**Exercise instructions:** Write out exactly the lines from the line with "build_hoop(ring, canopy)" through the line with "cad_parts[node].hide_render = cad_parts[node].hide_viewport", including both, and nothing more.

**** Records provided ****

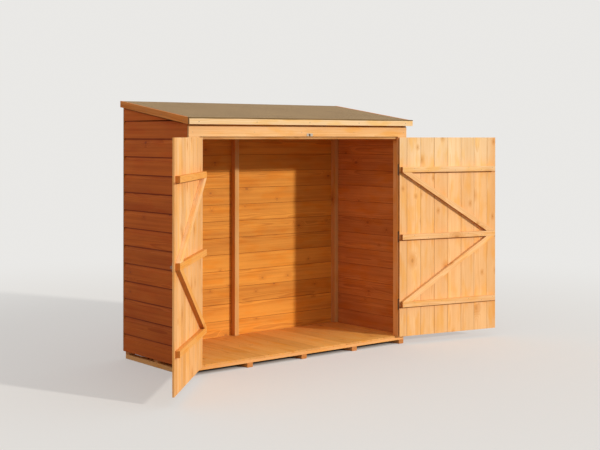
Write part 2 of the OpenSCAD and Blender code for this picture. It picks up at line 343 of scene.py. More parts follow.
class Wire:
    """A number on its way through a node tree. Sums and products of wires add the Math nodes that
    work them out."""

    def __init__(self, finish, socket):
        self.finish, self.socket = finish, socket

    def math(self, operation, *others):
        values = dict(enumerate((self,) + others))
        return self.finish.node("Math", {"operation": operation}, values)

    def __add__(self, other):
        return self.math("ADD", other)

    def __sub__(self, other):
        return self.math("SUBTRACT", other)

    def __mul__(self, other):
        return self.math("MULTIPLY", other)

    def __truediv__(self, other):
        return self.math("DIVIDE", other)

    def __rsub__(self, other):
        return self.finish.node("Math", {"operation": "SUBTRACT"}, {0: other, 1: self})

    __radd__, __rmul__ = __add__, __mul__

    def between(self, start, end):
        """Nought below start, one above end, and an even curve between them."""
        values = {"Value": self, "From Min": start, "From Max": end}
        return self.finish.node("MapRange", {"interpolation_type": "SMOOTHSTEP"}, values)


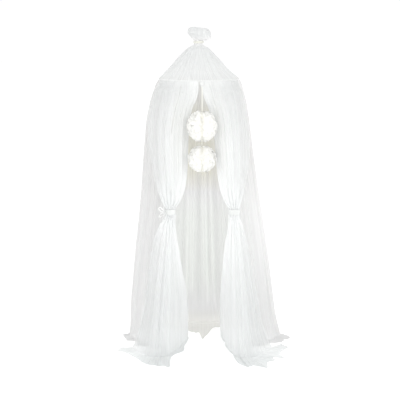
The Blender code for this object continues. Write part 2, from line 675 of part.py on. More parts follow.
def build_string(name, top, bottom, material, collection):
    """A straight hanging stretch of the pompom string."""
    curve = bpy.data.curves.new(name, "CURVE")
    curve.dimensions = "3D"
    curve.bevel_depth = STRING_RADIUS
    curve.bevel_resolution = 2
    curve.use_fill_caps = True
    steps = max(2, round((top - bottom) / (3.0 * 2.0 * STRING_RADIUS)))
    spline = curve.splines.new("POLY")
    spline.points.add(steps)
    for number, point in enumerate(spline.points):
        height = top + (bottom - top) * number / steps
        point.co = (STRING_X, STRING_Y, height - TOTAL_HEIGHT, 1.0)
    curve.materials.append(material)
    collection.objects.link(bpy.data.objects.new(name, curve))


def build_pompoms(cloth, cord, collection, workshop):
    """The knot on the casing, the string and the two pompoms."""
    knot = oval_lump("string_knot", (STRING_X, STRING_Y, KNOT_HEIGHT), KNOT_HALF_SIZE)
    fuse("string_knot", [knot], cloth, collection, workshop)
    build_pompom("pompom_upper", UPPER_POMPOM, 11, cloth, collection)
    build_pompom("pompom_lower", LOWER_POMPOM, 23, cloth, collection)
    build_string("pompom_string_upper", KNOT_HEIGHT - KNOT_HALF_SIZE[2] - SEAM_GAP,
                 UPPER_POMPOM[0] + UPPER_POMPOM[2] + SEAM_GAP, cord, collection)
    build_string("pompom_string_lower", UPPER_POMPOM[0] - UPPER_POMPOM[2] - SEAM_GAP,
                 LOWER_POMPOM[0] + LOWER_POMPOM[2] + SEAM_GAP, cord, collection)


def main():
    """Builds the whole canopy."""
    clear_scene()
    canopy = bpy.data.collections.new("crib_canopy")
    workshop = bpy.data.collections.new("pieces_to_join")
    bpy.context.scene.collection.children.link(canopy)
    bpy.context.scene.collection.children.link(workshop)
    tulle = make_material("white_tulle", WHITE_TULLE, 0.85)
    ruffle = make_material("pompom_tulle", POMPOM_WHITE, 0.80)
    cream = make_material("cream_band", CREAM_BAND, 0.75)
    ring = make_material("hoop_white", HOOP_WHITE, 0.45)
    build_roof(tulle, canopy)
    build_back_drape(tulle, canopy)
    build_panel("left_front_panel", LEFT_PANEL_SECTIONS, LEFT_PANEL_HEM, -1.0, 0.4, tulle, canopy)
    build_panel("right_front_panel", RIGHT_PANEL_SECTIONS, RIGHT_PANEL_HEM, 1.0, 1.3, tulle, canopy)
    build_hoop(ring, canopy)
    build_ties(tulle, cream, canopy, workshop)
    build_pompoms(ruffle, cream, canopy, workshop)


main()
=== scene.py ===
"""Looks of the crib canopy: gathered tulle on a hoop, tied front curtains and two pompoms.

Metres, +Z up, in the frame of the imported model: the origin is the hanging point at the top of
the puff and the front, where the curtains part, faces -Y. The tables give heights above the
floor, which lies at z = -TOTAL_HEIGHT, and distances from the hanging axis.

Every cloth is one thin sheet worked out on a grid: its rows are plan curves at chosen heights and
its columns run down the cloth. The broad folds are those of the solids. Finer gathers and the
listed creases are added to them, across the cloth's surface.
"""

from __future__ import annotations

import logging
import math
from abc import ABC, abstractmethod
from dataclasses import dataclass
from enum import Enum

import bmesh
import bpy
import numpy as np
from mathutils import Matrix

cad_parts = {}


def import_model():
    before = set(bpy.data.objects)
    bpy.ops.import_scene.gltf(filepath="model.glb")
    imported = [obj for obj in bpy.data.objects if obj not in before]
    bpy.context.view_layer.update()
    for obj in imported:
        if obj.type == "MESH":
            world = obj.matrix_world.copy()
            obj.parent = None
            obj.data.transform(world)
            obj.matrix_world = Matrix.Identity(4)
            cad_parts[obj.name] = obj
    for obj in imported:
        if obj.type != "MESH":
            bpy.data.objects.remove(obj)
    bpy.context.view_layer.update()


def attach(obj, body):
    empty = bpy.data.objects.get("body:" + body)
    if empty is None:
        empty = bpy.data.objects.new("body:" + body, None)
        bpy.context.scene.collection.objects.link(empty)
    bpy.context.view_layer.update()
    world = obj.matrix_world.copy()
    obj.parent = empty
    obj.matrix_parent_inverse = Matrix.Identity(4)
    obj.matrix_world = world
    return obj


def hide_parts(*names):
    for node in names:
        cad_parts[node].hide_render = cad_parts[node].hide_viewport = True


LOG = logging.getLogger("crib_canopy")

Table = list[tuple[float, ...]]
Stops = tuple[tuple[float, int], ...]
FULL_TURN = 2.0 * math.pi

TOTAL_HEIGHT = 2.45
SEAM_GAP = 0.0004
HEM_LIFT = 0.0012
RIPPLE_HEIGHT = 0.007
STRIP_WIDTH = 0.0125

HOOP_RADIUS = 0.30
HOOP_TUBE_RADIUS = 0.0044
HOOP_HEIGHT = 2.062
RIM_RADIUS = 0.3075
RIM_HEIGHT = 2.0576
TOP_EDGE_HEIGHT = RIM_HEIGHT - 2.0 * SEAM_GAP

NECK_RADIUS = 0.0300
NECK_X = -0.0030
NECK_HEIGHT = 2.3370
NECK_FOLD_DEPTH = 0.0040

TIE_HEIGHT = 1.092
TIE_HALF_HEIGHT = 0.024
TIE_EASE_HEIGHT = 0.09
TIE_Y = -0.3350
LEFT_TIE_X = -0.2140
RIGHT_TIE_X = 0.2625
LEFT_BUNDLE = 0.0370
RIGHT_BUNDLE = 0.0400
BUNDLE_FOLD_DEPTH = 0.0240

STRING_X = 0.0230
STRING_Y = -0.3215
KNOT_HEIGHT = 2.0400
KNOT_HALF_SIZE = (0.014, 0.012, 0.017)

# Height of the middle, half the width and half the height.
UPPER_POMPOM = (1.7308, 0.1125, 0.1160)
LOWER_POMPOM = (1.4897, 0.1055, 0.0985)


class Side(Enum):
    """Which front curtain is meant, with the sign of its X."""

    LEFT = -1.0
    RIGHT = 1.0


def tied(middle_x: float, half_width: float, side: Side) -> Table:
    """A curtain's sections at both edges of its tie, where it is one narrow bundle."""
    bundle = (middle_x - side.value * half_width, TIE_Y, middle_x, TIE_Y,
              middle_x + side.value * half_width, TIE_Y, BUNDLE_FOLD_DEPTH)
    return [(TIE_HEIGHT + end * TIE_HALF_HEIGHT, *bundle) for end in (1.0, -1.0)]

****

**Exercise response:**
    build_hoop(ring, canopy)
    build_ties(tulle, cream, canopy, workshop)
    build_pompoms(ruffle, cream, canopy, workshop)


main()
=== scene.py ===
"""Looks of the crib canopy: gathered tulle on a hoop, tied front curtains and two pompoms.

Metres, +Z up, in the frame of the imported model: the origin is the hanging point at the top of
the puff and the front, where the curtains part, faces -Y. The tables give heights above the
floor, which lies at z = -TOTAL_HEIGHT, and distances from the hanging axis.

Every cloth is one thin sheet worked out on a grid: its rows are plan curves at chosen heights and
its columns run down the cloth. The broad folds are those of the solids. Finer gathers and the
listed creases are added to them, across the cloth's surface.
"""

from __future__ import annotations

import logging
import math
from abc import ABC, abstractmethod
from dataclasses import dataclass
from enum import Enum

import bmesh
import bpy
import numpy as np
from mathutils import Matrix

cad_parts = {}


def import_model():
    before = set(bpy.data.objects)
    bpy.ops.import_scene.gltf(filepath="model.glb")
    imported = [obj for obj in bpy.data.objects if obj not in before]
    bpy.context.view_layer.update()
    for obj in imported:
        if obj.type == "MESH":
            world = obj.matrix_world.copy()
            obj.parent = None
            obj.data.transform(world)
            obj.matrix_world = Matrix.Identity(4)
            cad_parts[obj.name] = obj
    for obj in imported:
        if obj.type != "MESH":
            bpy.data.objects.remove(obj)
    bpy.context.view_layer.update()


def attach(obj, body):
    empty = bpy.data.objects.get("body:" + body)
    if empty is None:
        empty = bpy.data.objects.new("body:" + body, None)
        bpy.context.scene.collection.objects.link(empty)
    bpy.context.view_layer.update()
    world = obj.matrix_world.copy()
    obj.parent = empty
    obj.matrix_parent_inverse = Matrix.Identity(4)
    obj.matrix_world = world
    return obj


def hide_parts(*names):
    for node in names:
        cad_parts[node].hide_render = cad_parts[node].hide_viewport = True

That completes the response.